The school library should be one of, if not the, most important resource and access should be made easy. It hardly needs saying that books and periodicals should be as up to date as possible, that many kinds of newspapers should be made available to enable students to keep up with (and have informed discussion about) current affairs. In general, the equipment used by pupils should be the best and most modern available. It seriously damages morale if the pupils know that, for instance, the computers they are using are obsolete models. Also, the relevance of what is learnt using certain equipment is significantly diminished if that equipment is no longer in service outside school.
Relevance is a principle that needs to apply to course design as well as to decor and equipment. Unfortunately; too much of what is taught in existing schools is known (and felt) by pupils to be merely 'academic'. It is particularly important in science and technology that pupils have the opportunity to try out, to apply in practice, what they have learnt in theory. Otherwise, pupils will leave school with a mass of information into their heads but no experience of how to translate that knowledge into practical design or actual manufacture.
The teachers are the essential key to whether an educational institution succeeds or fails. A good teacher is one who stays abreast of the latest developments in his or her field and knows how to pass on that knowledge to others. Although there are worthy arguments against doing so, I favour the regular resting of teachers to ensure that they are keeping up in their subject areas. There are, alas, too many teachers who use the same notes they used twenty years before, and whose work (for the pupils as well for themselves) lacks freshness and appeal.
Beside intellectual and teaching ability teachers should be trained and selected for a number of other qualities:
Teachers need to be well-trained to start with. However, they also need to be provided with opportunities to further their knowledge and skills, if necessary going abroad on a direct or exchange basis with foreign establishments. And finally, to secure high morale among teachers and commitment from them in a taxing profession, they need to be much better paid than they are at present in Turkey for example: many, alas, have to devote some of their time and energy in a second job, simply to make ends meet.

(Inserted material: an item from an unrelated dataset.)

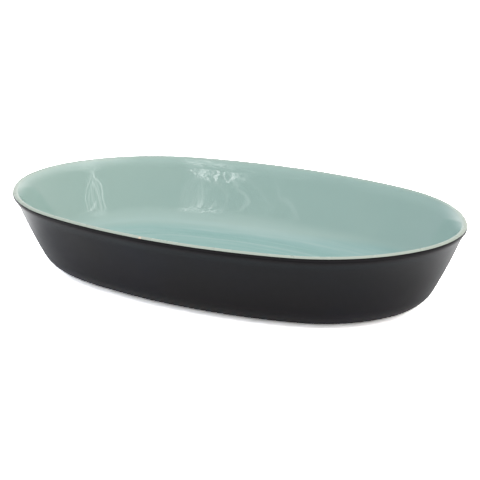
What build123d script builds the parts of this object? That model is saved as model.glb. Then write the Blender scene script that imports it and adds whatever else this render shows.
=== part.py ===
from build123d import *

import math
import os

# An oval suiban, the low wide basin that holds water and a pin holder for ikebana.
# It is slip-cast stoneware, one shaku (303 mm) long, fired with two coats of glaze:
# a glossy celadon lining that runs over the rounded lip, and a satin black coat outside.
# Both coats stop short of the table, so the piece stands on a bare ring of clay.
#
# The basin lies along X and opens towards +Z. The origin is the middle of the footprint,
# on the table. The rim's outline is an oval of eight arcs that meet smoothly. The wall is
# one upright section of arcs that meet smoothly too, carried round at an even inset.

# Overall size, in millimetres
LENGTH = 303.0
WIDTH = 187.5
HEIGHT = 52.0

# Outline of the rim; a turn is the bearing, in degrees from X, where an arc gives way
END_RADIUS = 72.0
END_TURN = 25.0
SHOULDER_TURN = 75.5

# Both faces of the wall; a lean is in degrees from upright
WALL_LEAN = 22.0  # where the gently bowed wall ends and the flare begins
FLARE_LEAN = 37.5  # where the flare ends and the lip begins
LIP_RADIUS = 2.0

# Outside of the wall, from the heel up to the crest of the lip
HEEL_LIFT = 1.2
HEEL_RADIUS = 21.5
WALL_RADIUS = 350.0
FLARE_RADIUS = 25.0

# Inside of the wall, from the floor up to the crest of the lip
FLOOR_HEIGHT = 8.0
BASIN_HEEL_RADIUS = 25.0
BASIN_WALL_RADIUS = 220.0
BASIN_FLARE_RADIUS = 29.0

# Coats of glaze
GLAZE_THICKNESS = 0.6
GLAZE_LINE_DROP = 1.1  # from the crest of the lip down to where the two coats meet

# Foot ring, and the shallow recess inside it with its patch of glaze
FOOT_MARGIN = 1.5  # from where the heel starts in to the ring's outer flank
FOOT_WIDTH = 6.0
FOOT_PARING = 0.5
UNDERSIDE_LIFT = 3.0
UNDERSIDE_GLAZE_MARGIN = 1.5

# The section's arcs are cut into flat facets that keep the model light
FACET_SAG = 0.25  # most that a facet that shows strays from its arc
CLAY_SAG_SHARE = 0.5  # the same for the clay under a coat, as a share of the coat

# Headings of the section's level stretches
LEVEL_OUT, LEVEL_IN = 0.0, math.pi


def rim_arcs():
    """The eight arcs of the rim's outline: (centre, radius, first bearing, turn), in degrees.

    The nose arcs at the two ends are given. The shoulders' radius and the long sides' are
    the two unknowns that make the arcs meet smoothly at the given length and width.
    """
    end, shoulder = math.radians(END_TURN), math.radians(SHOULDER_TURN)
    nose_x = LENGTH / 2 - END_RADIUS
    meet_x = nose_x + END_RADIUS * math.cos(end)
    meet_y = END_RADIUS * math.sin(end)
    bow = (1 - math.sin(shoulder)) / math.cos(shoulder)
    across = math.sin(shoulder) - math.sin(end)
    along = math.cos(end) - math.cos(shoulder)
    shoulder_radius = (WIDTH / 2 - meet_y - bow * meet_x) / (across - bow * along)
    side_radius = (meet_x - shoulder_radius * along) / math.cos(shoulder)
    shoulder_x = meet_x - shoulder_radius * math.cos(end)
    shoulder_y = meet_y - shoulder_radius * math.sin(end)
    side_y = WIDTH / 2 - side_radius

    turn = SHOULDER_TURN - END_TURN
    nose = (END_RADIUS, 2 * END_TURN)
    side = (side_radius, 2 * (90 - SHOULDER_TURN))
    return [
        ((nose_x, 0, 0), nose[0], -END_TURN, nose[1]),
        ((shoulder_x, shoulder_y, 0), shoulder_radius, END_TURN, turn),
        ((0, side_y, 0), side[0], SHOULDER_TURN, side[1]),
        ((-shoulder_x, shoulder_y, 0), shoulder_radius, 180 - SHOULDER_TURN, turn),
        ((-nose_x, 0, 0), nose[0], 180 - END_TURN, nose[1]),
        ((-shoulder_x, -shoulder_y, 0), shoulder_radius, 180 + END_TURN, turn),
        ((0, -side_y, 0), side[0], 180 + SHOULDER_TURN, side[1]),
        ((shoulder_x, -shoulder_y, 0), shoulder_radius, 360 - SHOULDER_TURN, turn),
    ]


def carried_round(section):
    """Ring made by turning an upright section about the centre of each rim arc in turn."""
    sectors = []
    for centre, radius, bearing, turn in rim_arcs():
        place = Location(centre, (0, 0, bearing)) * Location((radius, 0, 0))
        sectors.append(Solid.revolve(section.moved(place), turn, Axis(centre, (0, 0, 1))))
    return sectors[0].fuse(*sectors[1:])


def slab(inset, low, high):
    """Flat oval plate between two heights, at an even inset from the rim's outline."""
    edges = []
    for centre, radius, bearing, turn in rim_arcs():
        middle = Plane(centre).offset(low)
        edges.append(Edge.make_circle(radius - inset, middle, bearing, bearing + turn))
    return Solid.extrude(Face(Wire(edges)), Vector(0, 0, high - low))


def walk(start, arcs):
    """Arcs that follow each other smoothly from a station (outward, height, heading).

    Each is given as a radius and the heading, in radians above the horizontal, that it ends
    with, and turns whichever way leads there. It comes out as (station, curve, end heading),
    where a curve is the radius, negative for a clockwise turn.
    """
    linked = []
    for radius, end in arcs:
        linked.append((start, math.copysign(radius, end - start[2]), end))
        start = station(linked[-1], 1)
    return linked


def station(arc, share):
    """Where a share of an arc's turn is done: (outward, height, heading)."""
    (outward, height, begin), curve, end = arc
    heading = begin + share * (end - begin)
    return (
        outward + curve * (math.sin(heading) - math.sin(begin)),
        height + curve * (math.cos(begin) - math.cos(heading)),
        heading,
    )


def beside(arcs, depth):
    """The same arcs a coat's depth away, to the left of their headings."""
    shifted = []
    for (outward, height, begin), curve, end in arcs:
        place = (outward - depth * math.sin(begin), height + depth * math.cos(begin), begin)
        shifted.append((place, curve - depth, end))
    return shifted


def facets(arcs, sag):
    """The arcs as the fewest chords, equal in each arc, that stray by no more than a sag."""
    run = []
    for arc in arcs:
        (_, _, begin), curve, end = arc
        chord_turn = 2 * math.acos(max(0, 1 - sag / abs(curve)))
        chords = math.ceil(abs(end - begin) / chord_turn)
        steps = [station(arc, step / chords)[:2] for step in range(chords + 1)]
        run += steps if not run else steps[1:]
    return run


def section(*runs):
    """Closed upright face through runs of points (outward, height), in order."""
    points = []
    for run in runs:
        points += [Vector(outward, 0, height) for outward, height in run]
    distinct = [
        point for point, following in zip(points, points[1:] + points[:1])
        if point != following
    ]
    return Face(Wire.make_polygon(distinct))


def upright(lean):
    """Heading of a line that leans this many degrees outward."""
    return math.radians(90 - lean)


def wall_arcs(start_height, heel_radius, wall_radius, flare_radius, lip_rise):
    """The heel, wall and flare of one face, sized to fill the height under the lip.

    The heel's arc hands over to the wall's at the heading h that solves
    rise = heel_radius (1 - cos h) + wall_radius (cos h - cos wall).
    """
    wall, flare = upright(WALL_LEAN), upright(FLARE_LEAN)
    flare_rise = flare_radius * (math.cos(flare) - math.cos(wall))
    rise = HEIGHT - start_height - flare_rise - lip_rise
    level = (rise - heel_radius + wall_radius * math.cos(wall)) / (wall_radius - heel_radius)
    return [(heel_radius, math.acos(level)), (wall_radius, wall), (flare_radius, flare)]


def ending_at(outward, start_height, arcs):
    """Arcs from a level start at this height, placed so that they end this far out."""
    reach = station(walk((0, start_height, LEVEL_OUT), arcs)[-1], 1)[0]
    return walk((outward - reach, start_height, LEVEL_OUT), arcs)


def outer_face():
    """Arcs of the glazed outside, from the heel's underside to the crest.

    The last one is the part of the lip above the glaze line.
    """
    glaze_line = math.acos(GLAZE_LINE_DROP / LIP_RADIUS - 1)
    lip_rise = LIP_RADIUS * (1 + math.cos(upright(FLARE_LEAN)))
    arcs = wall_arcs(HEEL_LIFT, HEEL_RADIUS, WALL_RADIUS, FLARE_RADIUS, lip_rise)
    arcs += [(LIP_RADIUS, glaze_line), (LIP_RADIUS, LEVEL_IN)]
    return ending_at(-LIP_RADIUS, HEEL_LIFT, arcs)


def basin_face():
    """Arcs of the glazed inside, from the edge of the floor up to the crest."""
    lip_rise = LIP_RADIUS * (1 - math.cos(upright(FLARE_LEAN)))
    arcs = wall_arcs(
        FLOOR_HEIGHT, BASIN_HEEL_RADIUS, BASIN_WALL_RADIUS, BASIN_FLARE_RADIUS, lip_rise
    )
    arcs.append((LIP_RADIUS, LEVEL_OUT))
    return ending_at(-LIP_RADIUS, FLOOR_HEIGHT, arcs)


def foot_inset():
    """Inset of the foot ring's outer flank from the rim's outline."""
    return FOOT_MARGIN - outer_face()[0][0][0]


def under(arcs, depth):
    """Points of the clay's face under a coat, shared by the clay and the coat."""
    return facets(beside(arcs, depth), CLAY_SAG_SHARE * GLAZE_THICKNESS)


def stoneware_body():
    """Fired clay: the pot under its glaze, standing on its foot ring.

    The ring's two lower edges are pared back so that they do not chip.
    """
    flank, core = -foot_inset(), -foot_inset() - FOOT_WIDTH
    clay_floor = FLOOR_HEIGHT - GLAZE_THICKNESS
    outside, lip = outer_face()[:-1], outer_face()[-1:]
    ring = carried_round(section(
        [(core, FOOT_PARING), (core + FOOT_PARING, 0)],
        [(flank - FOOT_PARING, 0), (flank, FOOT_PARING)],
        [(flank, HEEL_LIFT + GLAZE_THICKNESS)],
        under(outside, GLAZE_THICKNESS),
        under(lip, GLAZE_THICKNESS),
        under(basin_face(), -GLAZE_THICKNESS)[::-1],
        [(core, clay_floor)],
    ))
    return ring.fuse(slab(-core, UNDERSIDE_LIFT, clay_floor))


def celadon_lining():
    """Glossy lining: over the floor, up the basin, over the lip and down to the glaze line."""
    basin, lip = basin_face(), outer_face()[-1:]
    wall = carried_round(section(
        facets(basin, FACET_SAG),
        facets(lip, FACET_SAG)[::-1],
        under(lip, GLAZE_THICKNESS),
        under(basin, -GLAZE_THICKNESS)[::-1],
    ))
    floor_edge = -basin[0][0][0]
    return wall.fuse(slab(floor_edge, FLOOR_HEIGHT - GLAZE_THICKNESS, FLOOR_HEIGHT))


def black_coat():
    """Satin coat: from the glaze line down the outside and under the heel to the foot ring."""
    outside = outer_face()[:-1]
    return carried_round(section(
        [(-foot_inset(), HEEL_LIFT)],
        facets(outside, FACET_SAG),
        under(outside, GLAZE_THICKNESS)[::-1],
        [(-foot_inset(), HEEL_LIFT + GLAZE_THICKNESS)],
    ))


def underside_glaze():
    """Patch of glaze that seals the clay in the recess, clear of the ring."""
    inset = foot_inset() + FOOT_WIDTH + UNDERSIDE_GLAZE_MARGIN
    return slab(inset, UNDERSIDE_LIFT - GLAZE_THICKNESS, UNDERSIDE_LIFT)


def main():
    os.makedirs("parts", exist_ok=True)
    for piece in (stoneware_body, celadon_lining, black_coat, underside_glaze):
        export_step(piece(), os.path.join("parts", piece.__name__ + ".step"))


main()
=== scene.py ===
"""Oval basin for flower arranging: celadon inside, satin black outside, on a bare clay foot."""
import math

import bpy
import numpy as np
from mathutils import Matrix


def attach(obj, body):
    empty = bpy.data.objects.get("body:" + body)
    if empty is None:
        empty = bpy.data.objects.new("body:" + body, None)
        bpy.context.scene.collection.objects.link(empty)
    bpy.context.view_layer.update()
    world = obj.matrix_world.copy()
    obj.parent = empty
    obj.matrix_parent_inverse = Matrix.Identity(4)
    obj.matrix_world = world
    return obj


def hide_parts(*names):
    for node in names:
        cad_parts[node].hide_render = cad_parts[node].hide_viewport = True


bl_info = {
    "name": "Oval Glazed Basin",
    "version": (1, 0, 0),
    "blender": (4, 5, 0),
    "location": "3D View > Sidebar > Basin",
    "description": "Builds a glazed stoneware basin, its finishes and a plain studio",
    "category": "Object",
}

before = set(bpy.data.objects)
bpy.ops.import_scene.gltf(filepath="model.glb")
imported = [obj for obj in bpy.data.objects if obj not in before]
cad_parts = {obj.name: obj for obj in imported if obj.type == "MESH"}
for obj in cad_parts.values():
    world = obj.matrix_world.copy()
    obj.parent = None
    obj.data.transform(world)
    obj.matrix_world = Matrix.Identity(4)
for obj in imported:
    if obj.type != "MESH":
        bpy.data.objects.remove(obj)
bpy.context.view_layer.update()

MM = 0.001

# Headings of the section's level stretches
LEVEL_OUT, LEVEL_IN = 0.0, math.pi

# Bearings at which the rim is worked out, and the share of length in how points are spread
RIM_SAMPLES, LENGTH_SHARE = 2880, 0.65

# Points round the rim, and steps along each part of a face: heel, wall, flare and lip, where
# the outer lip has one count below the glaze line and one above it
AROUND = 640
OUTER_STEPS, HIDDEN_OUTER_STEPS = (26, 26, 10, 12, 10), (12, 4, 3, 3, 3)
BASIN_STEPS, HIDDEN_BASIN_STEPS = (30, 24, 12, 12), (12, 4, 3, 4)
FLOOR_RINGS, HIDDEN_RINGS, PATCH_RINGS, PATCH_BACK_RINGS = 26, 12, 20, 8
COAT_BEAD_POINTS, PATCH_BEAD_POINTS = 7, 9
EDGE_STEPS, SOLE_POINTS = 6, 7

# Unevenness: seed, shortest and longest wave in metres
WAVE_COUNT = 14
LINING_SWELL, COAT_SWELL = (11, 0.022, 0.075), (12, 0.03, 0.09)
COAT_EDGE, PATCH_EDGE = (31, 0.012, 0.05), (41, 0.012, 0.06)

# How the unevenness dies out near the lip and the heel, and how the two free edges stray
SWELL_FADE, HEEL_SWELL_FADE = 6 * MM, 2 * MM
LIP_SWELL_MARGIN, LIP_SWELL_SHARE = 0.4 * MM, 0.15
COAT_EDGE_STRAY, COAT_EDGE_SHIFT = 0.25 * MM, 0.2 * MM
PATCH_EDGE_STRAY, PATCH_EDGE_SHIFT = 0.7 * MM, -0.6 * MM

# What a remap gives at the two ends of its span
RISING, FALLING = (0.0, 1.0), (1.0, 0.0)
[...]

An effective class is one made up, more or less, of pupils of the same ability at the same level. To achieve this, testing of pupils before, and perhaps also after, they are admitted is essential. Mixed ability schools are one thing but mixed ability classes are quite another and impose intolerable burdens on the teacher who cannot know how to plan the pace and level of difficulty of what he is teaching: going too slowly he or she risks losing the attention of the brighter pupils, going too fast risks driving the weaker pupils to opt out of the lessons altogether.

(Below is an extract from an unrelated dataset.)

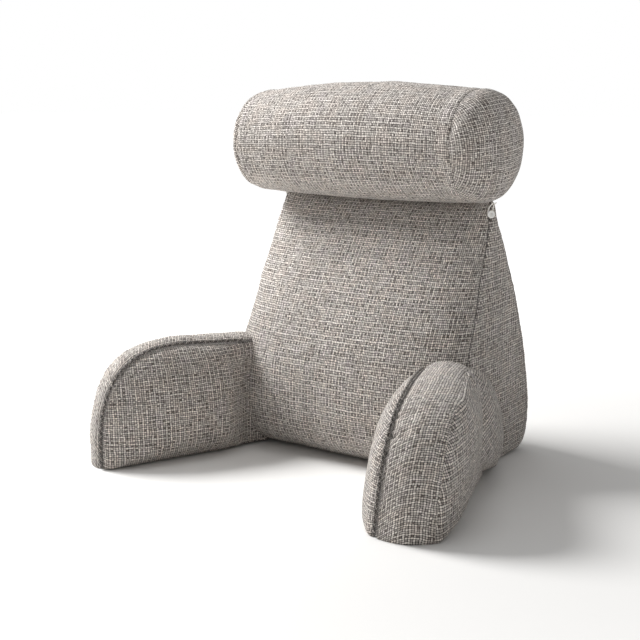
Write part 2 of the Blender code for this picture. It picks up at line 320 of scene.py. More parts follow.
def addPanel(
    form, columns, rows, place, seams="", turn=0.0, origin=(0.0, 0.0), polar=None, flush="",
    deep=("", 0.0), sideGap=0.0, ownLength=False,
):
    made = bmesh.ops.create_grid(form, x_segments=columns, y_segments=rows, size=0.5)["verts"]
    spots = [[place(i / columns, j / rows) for i in range(columns + 1)] for j in range(rows + 1)]
    across = [runs(row) for row in spots]
    up = [runs([row[i] for row in spots]) for i in range(columns + 1)]
    mid = columns // 2
    seamLayer = form.verts.layers.float["seam"]
    alongLayer = form.verts.layers.float["along"]
    weave = form.loops.layers.uv["weave"]
    cosine, sine = math.cos(math.radians(turn)), math.sin(math.radians(turn))
    uvs = {}
    for vert in made:
        i = round((vert.co.x + 0.5) * columns)
        j = round((vert.co.y + 0.5) * rows)
        vert.co = spots[j][i]
        gaps = []
        if "L" in seams:
            gaps.append((across[j][i] + sideGap, up[mid][j]))
        if "R" in seams:
            gaps.append((across[j][-1] - across[j][i] + sideGap, up[mid][j] + 1.0))
        if "B" in seams:
            gaps.append((up[i][j], across[0][i] + 2.0))
        if "T" in seams:
            gaps.append((up[i][-1] - up[i][j], across[-1][i] + 3.0))
        for edge, gap in (("B", up[i][j]), ("T", up[i][-1] - up[i][j])):
            if edge in flush:
                gaps.append((gap + stuffing["flushGap"], across[j][i] + 4.0))
            if edge == deep[0]:
                gaps.append((max(0.0, gap - deep[1]), across[j][i] + 4.0))
        vert[seamLayer], vert[alongLayer] = min(gaps) if gaps else (1.0, 0.0)
        if polar:
            direction = polar(i / columns)
            u, v = direction[0] * up[i][j], direction[1] * up[i][j]
        else:
            u, v = across[j][i] - across[j][mid], up[i if ownLength else mid][j]
        uvs[vert] = (u * cosine - v * sine + origin[0], u * sine + v * cosine + origin[1])
    for vert in made:
        for corner in vert.link_loops:
            corner[weave].uv = uvs[vert]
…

It is important too for the school to screen the pupils it admits for personality or character as well as for academic potential. If such information is available to teachers, they will not overreact when a pupil with, say, a record of bullying or stealing, bullies or steals. Too harsh a punishment by a teacher could further intensify the pupil's problems which would, in turn, affect class and school performance.

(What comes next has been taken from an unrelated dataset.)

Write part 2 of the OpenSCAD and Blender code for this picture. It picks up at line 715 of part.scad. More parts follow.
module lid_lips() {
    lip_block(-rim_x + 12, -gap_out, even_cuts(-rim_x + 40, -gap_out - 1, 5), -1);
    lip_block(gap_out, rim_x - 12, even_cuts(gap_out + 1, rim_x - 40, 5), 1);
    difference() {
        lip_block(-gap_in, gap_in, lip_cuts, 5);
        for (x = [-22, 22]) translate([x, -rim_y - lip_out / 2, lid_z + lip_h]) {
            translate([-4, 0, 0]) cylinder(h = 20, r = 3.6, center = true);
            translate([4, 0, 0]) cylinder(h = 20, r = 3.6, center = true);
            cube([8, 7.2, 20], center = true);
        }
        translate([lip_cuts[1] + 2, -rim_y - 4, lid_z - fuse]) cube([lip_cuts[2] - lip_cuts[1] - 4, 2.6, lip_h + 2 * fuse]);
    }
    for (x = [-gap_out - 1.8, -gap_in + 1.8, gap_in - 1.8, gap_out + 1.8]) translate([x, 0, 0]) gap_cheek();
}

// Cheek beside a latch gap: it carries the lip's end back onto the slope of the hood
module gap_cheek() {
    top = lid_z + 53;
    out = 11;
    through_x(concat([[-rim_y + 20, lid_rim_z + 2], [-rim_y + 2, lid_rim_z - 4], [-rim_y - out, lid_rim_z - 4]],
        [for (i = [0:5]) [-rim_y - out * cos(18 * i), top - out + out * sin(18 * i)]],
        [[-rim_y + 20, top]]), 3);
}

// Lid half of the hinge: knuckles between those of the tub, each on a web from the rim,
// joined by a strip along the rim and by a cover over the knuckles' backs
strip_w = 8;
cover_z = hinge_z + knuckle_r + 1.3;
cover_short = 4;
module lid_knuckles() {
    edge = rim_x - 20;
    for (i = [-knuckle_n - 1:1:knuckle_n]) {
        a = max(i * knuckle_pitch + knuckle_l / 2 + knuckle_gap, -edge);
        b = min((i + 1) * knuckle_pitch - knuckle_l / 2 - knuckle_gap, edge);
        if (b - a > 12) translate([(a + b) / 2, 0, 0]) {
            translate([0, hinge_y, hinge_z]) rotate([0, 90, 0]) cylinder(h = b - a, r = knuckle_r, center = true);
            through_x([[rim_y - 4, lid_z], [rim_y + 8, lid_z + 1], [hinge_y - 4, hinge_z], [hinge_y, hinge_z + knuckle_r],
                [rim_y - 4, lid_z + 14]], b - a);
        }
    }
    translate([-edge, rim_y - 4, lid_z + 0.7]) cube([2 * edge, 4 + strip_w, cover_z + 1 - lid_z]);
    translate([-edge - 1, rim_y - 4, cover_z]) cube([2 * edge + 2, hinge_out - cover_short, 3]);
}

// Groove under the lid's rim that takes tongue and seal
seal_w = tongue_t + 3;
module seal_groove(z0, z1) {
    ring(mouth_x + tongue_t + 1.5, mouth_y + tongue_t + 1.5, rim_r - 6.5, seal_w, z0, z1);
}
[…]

To diminish the effects of social class differences, at least during school time, pupils should wear a uniform or the same or very similar clothes. Teachers can be expected to behave more fairly towards pupils if they appear the same.
Administrators, especially principals and heads of school, should be authoritative and serious. Their concern for discipline should be equitable, and focus on teachers as well as pupils. They should encourage and enable parent-teacher meetings at the school to discuss an individual pupil's progress with his or her teachers. It is the duty of administrators to see to it that the school is clean and fit for all normal activities. It also falls on them to advertise the school effectively so as to raise its image in public perception and so attract more pupils.
Finally administrators need to keep abreast of the latest developments in educational psychology and innovations in methods or equipment.
Parents mostly entrust their children to schools (rather than teach them themselves) and for many 'out of sight, out of mind' applies. However, education and upbringing are very much within the responsibilities of parents to children. The parents may be disappointed by their child's performance but must not blame the teachers for it. Rather, they should openly acknowledge the effects of family life on the stability of children's character and on the quality of their performance. Parents should exhort children to do their homework, to take part only in such leisure activities as are beneficial, and help their attendance at school by accompanying them to it.
Instruction hours should not be overly prolonged as pupils' attention span is limited. Particularly to be avoided is the habit some teachers now have of combining two periods into a double period which is simply much too demanding for ordinary pupils. Instructional material exists in great abundance hut only appropriate use of it benefits pupils. TV and video need not be a means of passively wasting time; they can be applied to the job of teaching many hundreds of pupils at the same time.
Computers, will never replace human contact but are useful tools which ease organizational problems and can stimulate children. They may match certain temperaments and help children over specific learning difficulties.
Always relevant are the traditional instructional materials such as pictures, tables, diagrams, maps and illustrations. But the technology exists to operate these maps and diagrams through the computer by scanning images, or transferring them to overhead projector slides for a modern version of the blackboard.